A good ole' MLS search.
It was originally listed for $385,000. It had fallen out of contract twice -- once after just a few days under contract when buyers got cold feet; the other time for a lending issue.
With the sellers a little bitten by this, our buyers -- Daniel and Patricia -- came in lower at $370,000 but offered to take it as-is and with a 20-day close. (A quick close and removing the possibility of asking for anything during the inspection were intended to ease the fears of sellers twice bitten by failed contracts.)
The sellers countered at $380,000. We pushed back at $375,000. They declined. We offered $378,000 with $2,000 of seller concessions. They said no to concessions but offered to drop the price to $376,000. Buyers agreed!
It was actually a longer negotiation than most -- about 3 days. Negotiations are much quicker just a year later when inventory is literally half of what it was when they bought and sellers have as much power as they've ever had.
Buyers intended to rent the two basement bedrooms out separately either as a short-term rental/Airbnb model or a mid-term rental. Either way, they furnished it and had some other costs up front:
- Door installation (for stairwell to basement unit): $400
- Keyless lock: $80
- Radon mitigation: $850
- New basement windows, including 2 egress: $8500
- Furnishings for downstairs (all second hand from FB marketplace): ~ $2000
Home value now?
Based on comps, I think it would sell today, one year later, for between $395,000 and $400,000
Future house hackers should be aware of your city's laws on two topics:
What are the city's Airbnb laws?
What are the city's unrelated adults occupancy restrictions?
For a look at what most cities currently allow, see this post.
Great break down James. Glad to see there are buyers willing to make investment purchases happen especially through house hacks. I wouldn't be surprised if we saw a substantial turn towards the house-hack w/ airbnb strategy in metro areas. The returns are usually higher and make living in these high rent/purchase value areas incredibly feasible.
Yes, we see a ton of our buyers wanting to house hack in the Denver and Colorado Springs markets where prices continue to rise quickly. But it's not just the moderate price point people that do it. We see a good number of the higher priced clients wanting that ADU or carriage house as well and looking for homes zoned to allow those builds or have an existing mother-in-law type of setup. I think it's just a shift in how some of us want to live. We want our space, for sure, but we're willing to make some sacrifices for the revenue these homes can bring.

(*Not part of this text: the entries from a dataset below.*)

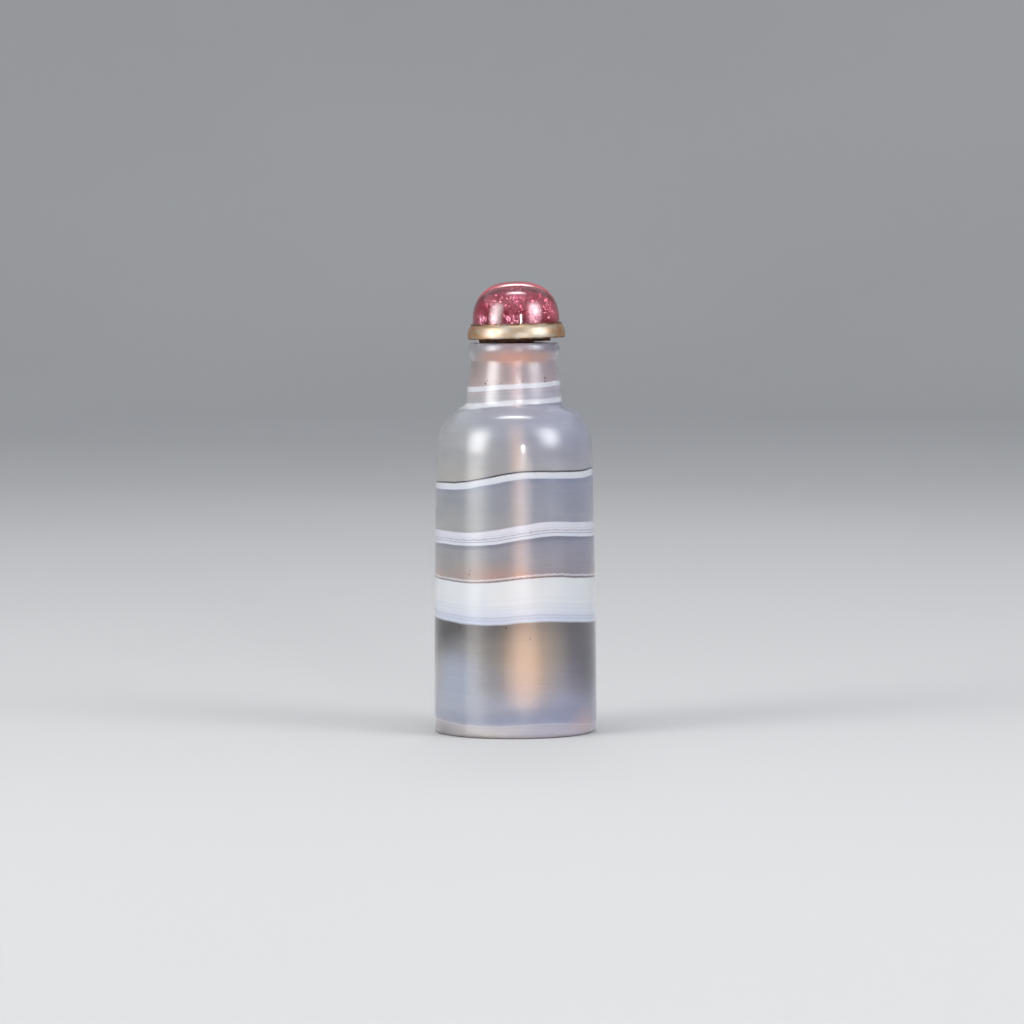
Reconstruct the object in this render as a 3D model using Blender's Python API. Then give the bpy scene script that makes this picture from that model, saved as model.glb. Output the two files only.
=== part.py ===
"""Snuff bottle of banded agate, with its stopper.

The bottle is one turned piece of stone, hollowed through a narrow mouth. The stopper is four pieces
that stand on the lip together: a cork, a bone spoon that hangs from the cork down into the snuff,
a gilt-metal collar on top of the cork, and a pink tourmaline cabochon held in the collar.

Metres, +Z up, the origin at the centre of the bottle's underside, the broad view facing -Y.
"""
import bmesh
import bpy
from math import atan2, cos, pi, radians, sin
from mathutils import Vector

# Body of the bottle
SHOULDER_R = 0.01227      # radius of the wall where it turns into the shoulder
FOOT_SPREAD = 0.00048     # how much wider it is at the foot
BASE_EDGE = 0.0008        # rounding of the edge that the bottle stands on
BODY_H = 0.0431           # underside to where the wall turns into the shoulder
SHOULDER_H = 0.0085       # height of the shoulder's curve
SHOULDER_CROWN_R = 0.0042  # radius at which that curve comes level
SHOULDER_POWER = 2.5      # 2 is an ellipse, more is squarer
# Neck and lip
NECK_FILLET = 0.0008      # hollow curve from the shoulder into the neck
NECK_ROOT_R = 0.0075      # radius of the neck just above that curve
NECK_H = 0.00605          # from there up to the groove below the lip
NECK_BOW = 1.3            # 1 is a straight taper, more holds the width for longer
WAIST_R = 0.0067          # radius of the groove
LIP_R = 0.00718           # radius of the lip's bead
LIP_RISE = 0.0017         # groove to the widest line of the bead
LIP_CAP = 0.0012          # widest line of the bead to the top of the lip
LIP_SOFTNESS = 0.0005     # how far the bead draws in towards the top
# Hollow of the bottle
WALL = 0.0024             # thickness of the stone at the sides
FLOOR = 0.0023            # thickness of the stone underneath
HOLLOW_CORNER = 0.0025    # rounding between the floor and the sides inside
HOLLOW_POWER = 2.2        # shape of the hollow under the shoulder
BORE_R = 0.0030           # the mouth, straight down through the neck
MOUTH_EDGE = 0.0003       # rounding of the mouth's rim
# Gaps
FIT = 0.0003              # between pieces that are fitted to each other
BEZEL_FIT = 0.00025       # between the cabochon and the collar round it
SEAT = 0.00035            # between the lip and the cork's head
# Stopper, measured upwards from the top of the lip
STOPPER_LEAN = 1.3        # degrees that it leans, with its +X side up
STOPPER_SHIFT = 0.00015   # how far it stands off the bottle's axis, towards +X
CORK_HEAD_R = 0.0056      # flat head of the cork, which lies on the lip
CORK_HEAD_H = 0.00075
CORK_PLUG_H = 0.0035      # the part of the cork inside the mouth
CORK_BEVEL = 0.0004
COLLAR_OFFSET = 0.00028   # how far the collar and its cabochon sit off the cork's middle, towards +X
COLLAR_WALL = 0.00065     # metal round the cabochon, at the foot of the collar
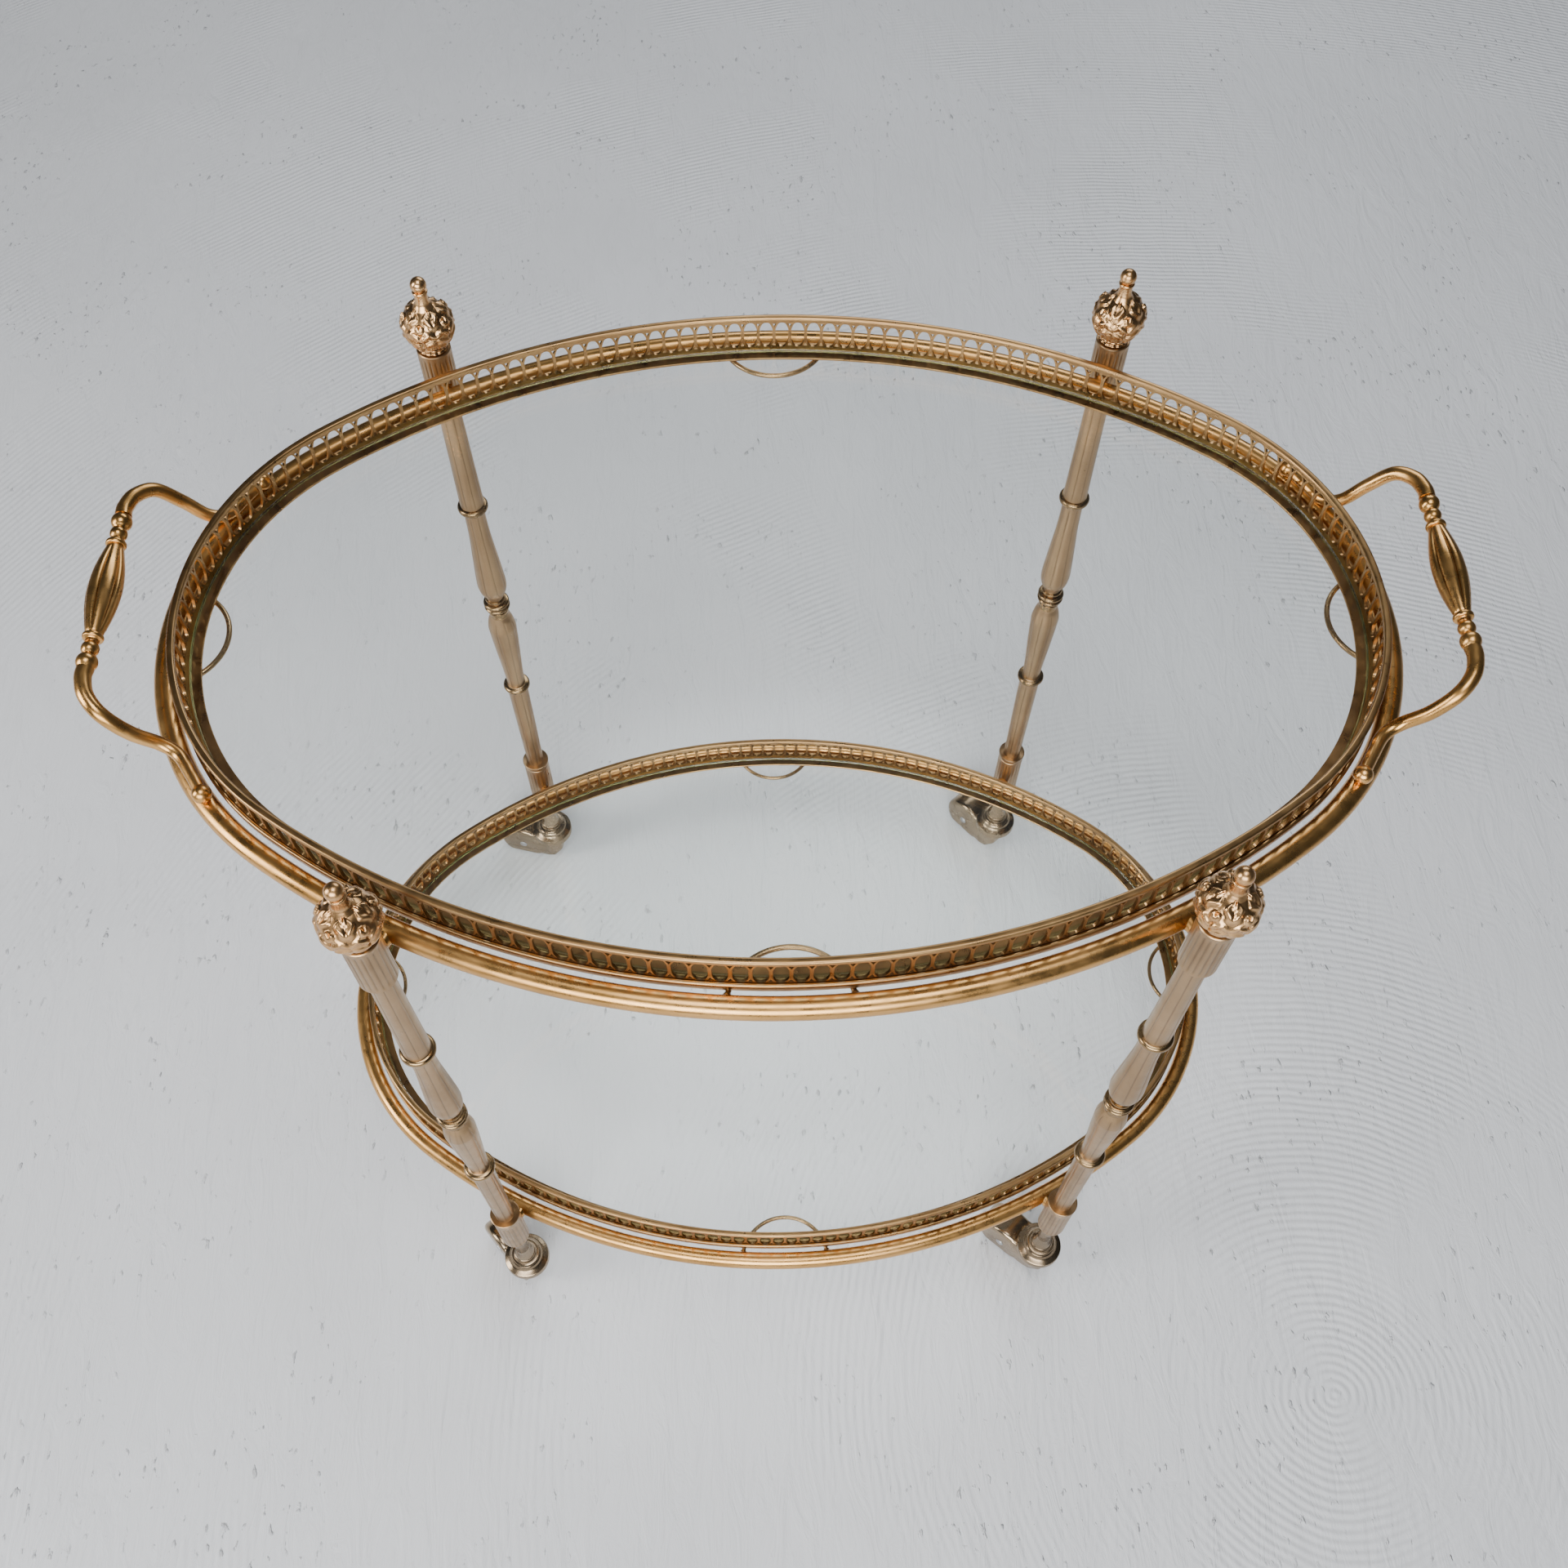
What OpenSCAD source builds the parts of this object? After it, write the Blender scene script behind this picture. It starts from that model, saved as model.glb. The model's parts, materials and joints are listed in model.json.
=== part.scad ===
// Oval two-tier drinks trolley: two tube frames on four turned posts, two lift-off trays
// with pierced galleries and glass, two push handles and four hooded swivel casters.
// The origin is on the floor under the middle of the trolley, with X along its length.

/* [Oval frame] */
// Half length of the oval, to the middle of the frame tube
tube_a = 326; // [300:1:400]
// Half width of the oval, to the middle of the frame tube
tube_b = 218; // [200:1:270]
// Outside diameter of the frame tube
tube_d = 12; // [9:0.5:16]
// Wall of the frame tube
tube_wall = 1.5; // [1:0.1:2.5]

/* [Tiers] */
// Height of the lower gallery's top edge above the floor
lower_rim_z = 152; // [120:1:220]
// Distance from the lower gallery's top edge up to the upper one's
tier_drop = 468; // [385:1:600]
// Middle of the frame tube below the gallery's top edge
tube_drop = 29.5; // [22:0.5:34]

/* [Trays] */
// Gap between the frame tube and the gallery's lip
tray_gap = 3; // [2:0.1:6]
// Width of the lip along the gallery's top
lip_w = 4; // [3:0.1:6]
// Height of the lip
lip_h = 3.5; // [2.5:0.1:5]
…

@James Carlson - Great post. I think a lot of people that may think home ownership is out of their reach or too expensive should pay attention to this as it is a very smart way to reduce your own mortgage payment and start to acquire equity quickly.
Totally agreed. You and I tell people that if you want to buy at some point, then try to get in now. Otherwise, you're waiting for a bit. With record low inventory and crazy demand (due to low interest rates and migrants from the coasts flooding Colorado), prices don't appear to be going anywhere for a bit. In the meantime, try to get into a place that allows you to get some rental income. You'll gain first-hand landlord knowledge. You'll gain some equity. And you'll be ready for that next purchase.
Love that you used average rent to gauge how much of a success this is. I see people get caught up on negative cash flow so often, but a comparison like that can help put things into perspective. Awesome story!
Home owner here! I don't even see it as negative cash flow, just me moving money to the principal. It's a transfer from one bank account to the "house account" (albeit illiquid for the most part) but its still my money when I sell or HELOC or the like.
I mentally contribute the income from the basement to covering all/most of the interest, insurance, utilities, and taxes, plus the tax deductions we can claim.